The show title “Adjacency Is a Kind of Order” at Formerly Was refers to the gallery’s linkage of the very different work of two D.C. artists, painter Maggie Michael and photographer Caitlin Teal Price. Yet the phrase can be seen as applying individually to Michael’s mixed-media abstractions and Price’s architectural studies.

Price’s studies are more self-evidently orderly. All five depict modern structures, made principally of concrete and scaled to the automobile. Three pictures scan the interiors of parking garages, another a parking lot and the last a highway framed by flyover ramps. The deep-shadowed spaces are starkly intriguing, and in two cases are occupied by a solitary woman. The presence of surveillance cameras adds another thematic level to the photos, which observe observing. The effect is to emphasize the locations’ impersonality while also conveying a sense of intimacy.

Various pigments — oil and acrylic paints and walnut ink are just a few — flow freely in Michael’s five mixed-media abstractions. Yet there’s a tidiness to how the various elements are juxtaposed, and sometimes set off by grid patterns. The palette is mostly earthy, which is underscored by cracks in surfaces that suggest dried mud and the use of actual dirt, stones and metal dust. The artist’s approach is clearly improvisational, but as the freewheeling yet poised “As for the Future” demonstrates, Michael knows exactly when to stop.

Maggie Michael and Caitlin Teal Price: Adjacency Is a Kind of Order: Pairing Painting and Photography Through Nov. 6 at Formerly Was, 4936 Wisconsin Ave. NW.

He and Karpowitz

The peony is an ancient subject for artists in China, where the flower symbolizes wealth and honor. Virginia artist Dongpei He, who is a native of China, paints peonies with a precision worthy of scientific illustration, but places the pink blossoms in loosely rendered environs. Most of the pictures in her Art League show, “The Principles of Nature,” foreground peonies in impressionistic landscapes that recall traditional Chinese landscape paintings.

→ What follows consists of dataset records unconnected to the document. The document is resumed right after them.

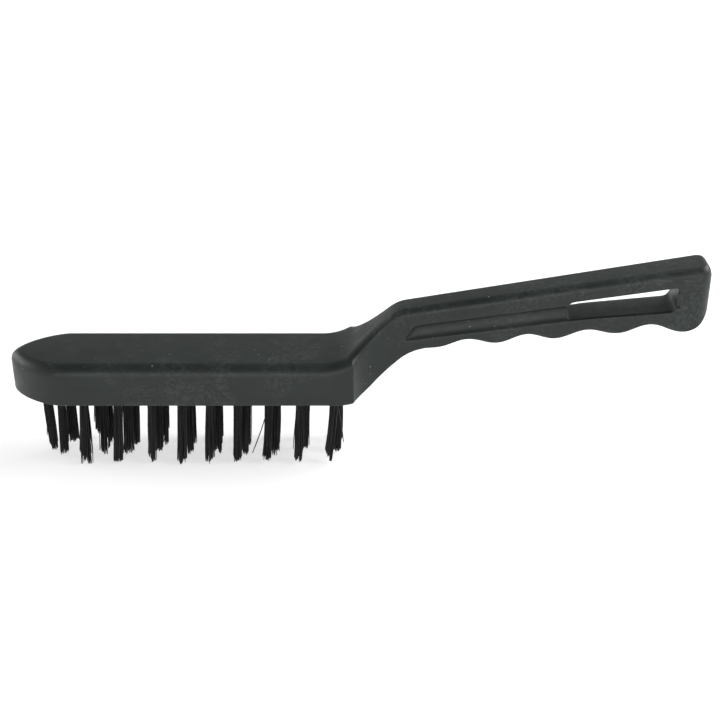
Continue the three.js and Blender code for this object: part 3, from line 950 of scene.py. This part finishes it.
nylon = bristle_material()
steel = steel_material()
for name, (x, y, lean) in tufts.items():
    tuft = make_tuft(name, x, y, lean, nylon, STRAYS.get(name, ()))
    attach(tuft, "root")
    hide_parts(name)
    anchor = make_anchor(name.replace("tuft", "anchor"), x, y, steel)
    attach(anchor, "root")

# ---------- floor, light and camera ----------
# Places and sizes are in metres, and the power of a light is in watts.
HORIZON_LIGHT = 0.73
OVERHEAD_LIGHT = 0.15
CAMERA_ELEVATION = math.radians(28)
CAMERA_DISTANCE = 0.5018
CAMERA_TARGET = Vector((0.0021, 0, 0.0403))


def make_floor():
    """A plain square floor under the tips of the bristles."""
    half, steps = 4.0, 9
    ticks = np.linspace(-half, half, steps)
    vertices = [(x, y, 0.0) for y in ticks for x in ticks]
    faces = []
    for j in range(steps - 1):
        for i in range(steps - 1):
            a = j * steps + i
            faces.append((a, a + 1, a + steps + 1, a + steps))
    floor = new_mesh_object("floor", vertices, faces, floor_material())


def softbox(name, place, target, size, power):
    """A rectangular light at place that faces target."""
    light = bpy.data.lights.new(name, "AREA")
    light.shape = "RECTANGLE"
    light.size, light.size_y = size
    light.energy = power
    lamp = bpy.data.objects.new(name, light)
    lamp.location = place
    aim = Vector(target) - Vector(place)
    lamp.rotation_euler = aim.to_track_quat("-Z", "Y").to_euler()
    bpy.context.scene.collection.objects.link(lamp)


def studio_world():
    """Soft light from all around: bright near the horizon, dim overhead."""
    world = bpy.data.worlds.new("studio")
    bpy.context.scene.world = world
    world.use_nodes = True
    tree = world.node_tree
    place = tree.nodes.new("ShaderNodeTexCoord").outputs["Generated"]
    split = tree.nodes.new("ShaderNodeSeparateXYZ")
    tree.links.new(place, split.inputs[0])
    ramp = tree.nodes.new("ShaderNodeMapRange")
    tree.links.new(split.outputs["Z"], ramp.inputs["Value"])
    ramp.inputs["To Min"].default_value = HORIZON_LIGHT
    ramp.inputs["To Max"].default_value = OVERHEAD_LIGHT
    background = tree.nodes["Background"]
    background.inputs["Color"].default_value = (1, 1, 1, 1)
    tree.links.new(ramp.outputs["Result"], background.inputs["Strength"])


make_floor()
softbox("light_front", (0, -2.2, 0.55), (0, 0, 0.06), (2.4, 0.5), 20)
softbox("light_left", (-1.6, 0.5, 0.4), (0, 0, 0.05), (1.2, 0.7), 13)
softbox("light_right", (1.1, 0.2, 0.9), (0.3, 0, 0), (1.6, 1.2), 34)
studio_world()
bpy.context.scene.view_settings.view_transform = "Standard"

camera_data = bpy.data.cameras.new("camera")
camera_data.lens = 65
camera_data.sensor_width = 36
camera = bpy.data.objects.new("camera", camera_data)
back = Vector((0, -math.cos(CAMERA_ELEVATION), math.sin(CAMERA_ELEVATION)))
camera.location = CAMERA_TARGET + CAMERA_DISTANCE * back
camera.rotation_euler = (math.radians(90) - CAMERA_ELEVATION, 0, 0)
bpy.context.scene.collection.objects.link(camera)
bpy.context.scene.camera = camera
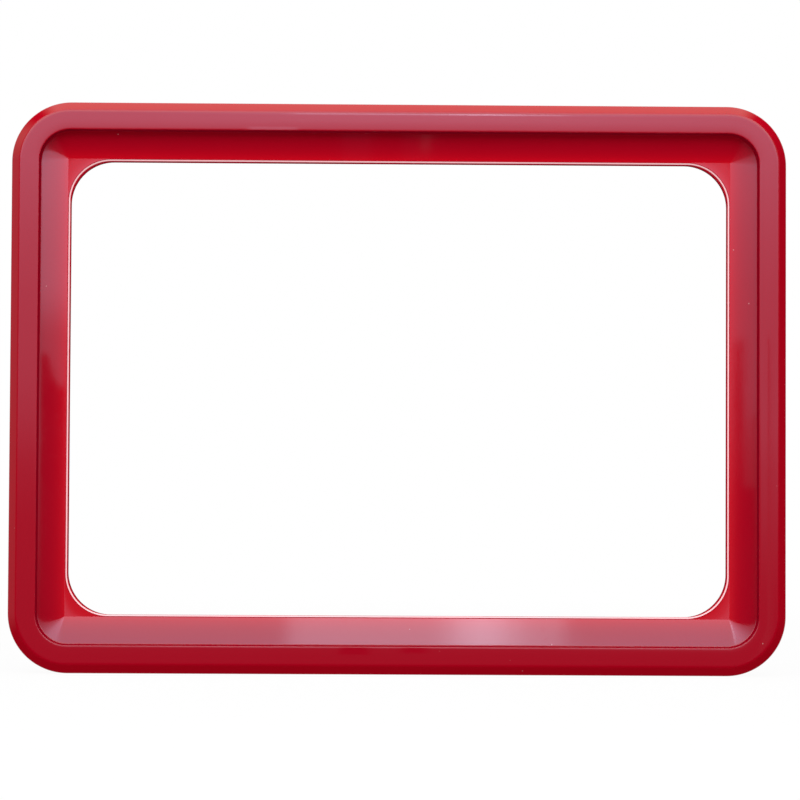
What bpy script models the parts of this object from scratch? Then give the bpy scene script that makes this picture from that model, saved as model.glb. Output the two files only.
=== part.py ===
"""Moulded sign frame for a landscape A4 card.

Two equal half shells meet on a parting plane down the middle of the rails.
Each is a hollow rail with a raised outer band, a step, a sloping panel and a
thin beaded lip round the window. Between the two panels runs the channel for
the card, which is loaded from above in a clear sleeve.

X runs along the frame, +Z is up, and the front looks towards -Y. The origin is
at the middle of the bottom edge. All sizes are in metres.
"""
from math import cos, hypot, pi, radians, sin

import bmesh
import bpy
from mathutils import Matrix, Vector

# The card, and the room that it has in the channel
CARD_W = 0.297
CARD_H = 0.210
CARD_PLAY_X = 0.0010
CARD_PLAY_Z = 0.0014

# Rail section: insets are measured in from the frame's outer edge
DEPTH = 0.016
WALL = 0.0016
LAND = 0.0030
SKIRT_IN = 0.0038
RAIL_W = 0.01205
STEP_DRAFT = 0.0004
STOP_SET = 0.00075
SLOPE_DROP = 0.00128
LIP_REACH = 0.0113
LIP_T = 0.00137
LIP_FLAT = 0.0030
LIP_DRAFT = 0.00062
FLANGE = 0.00041
FLANGE_ROUND = 0.0010
BEAD_W = 0.00045
BEAD_H = 0.0005

# Corners in plan
CORNER_R = 0.025
OPENING_R = 0.016
CHANNEL_R = 0.0010

# Softened edges of the section
FOOT_ROUND = 0.0005
FACE_EDGE = 0.0006
STEP_EDGE = 0.0004
STEP_FOOT = 0.0003
LARGEST_TRIM = 0.45

# Clearances
SEAM_GAP = 0.0003
SLEEVE_GAP = 0.0003
CHANNEL_PLAY = 0.00055
SLOT_PLAY = 0.0007
SLOT_SPARE = 0.0003
PIN_GAP = 0.0003
PIN_SPARE = 0.00095

# Flared mouth of the loading slot, between the top corners
MOUTH_FLARE = 0.0006
MOUTH_DEEP = 0.0012
CUT_BEYOND = 0.002

# Ribs and joining pins inside the hollow rails
RIB_T = 0.0010
RIB_PITCH = 0.027
RIB_SHY = 0.0009
PIN_R = 0.0015
PIN_REACH = 0.0026
PIN_POINT = 0.0007
BOSS_R = 0.0029
SIDE_PINS = 4
BOTTOM_PINS = 3
PIN_MARGIN = 0.033

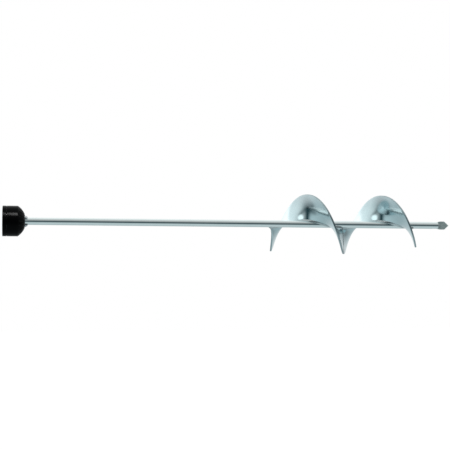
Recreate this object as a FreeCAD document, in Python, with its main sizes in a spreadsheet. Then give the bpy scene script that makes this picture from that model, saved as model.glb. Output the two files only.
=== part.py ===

More whimsically, several paintings make reference to He’s other career as a software developer by depicting the flowers’ stems and leaves as strings of vine-like 0s and 1s. That’s one of the ways the artist reaches across centuries and cultures to devise a style that’s well-precedented but gently idiosyncratic.

Faces are at the center of Tania Karpowitz’s paintings, although the pictures also are landscapes of a sort. Most of the portraits in the artist’s “Headlands” show, also at the Art League, are extreme close-ups in rich, dark grays and browns. The goal is to “breach the irregular, jagged edge that exists between person and place,” explains the gallery’s note. One still life of fruit is twinned with another painting in which a single pear partly blocks a woman’s face. The two objects and the stormy sky behind them all merge into a sensuous dance of shadow and light.

Dongpei He: The Principles of Nature and Tania Karpowitz: Headlands Through Nov. 7 at the Art League Gallery, Torpedo Factory, 105 N. Union St., Alexandria.

Brave Spaces

Reacting to the turbulence of 2020, artist and curator Tim Davis conceived “Brave Spaces: An Artist’s Collaboration in Resilience” for Sebrof-Forbes Cultural Arts Center, a large gallery in a converted office building. The 32-artist show is as sprawling as the two-floor venue, but studded with notable works, many of which speak to Black experiences.

“Little Girl Flying,” a print by the late Michael Platt, symbolizes aspiration and overcoming, while Anne Bouie’s fabric and found-object assemblages invoke African heritage. So do Claudia (Aziza) Gibson Hunter’s exuberant sculptural collages, which her statement says express resistance to forces that “attempt to constrain the African mind, body and spirit.” Many pieces react to police violence, and not just in the United States: Photographer Betty Press portrays people affected by extrajudicial executions in Kenya.

Yet there are visions of serenity. Both Sawsan Chalabi and Kay Chernush depict isolation as an opportunity to savor stillness, finding peace in nature and their interior lives. That, too, is a form of resilience.

Brave Spaces: An Artist’s Collaboration in Resilience Through Dec. 19 at Sebrof-Forbes Cultural Arts Center, 3535 University Blvd. West, Kensington.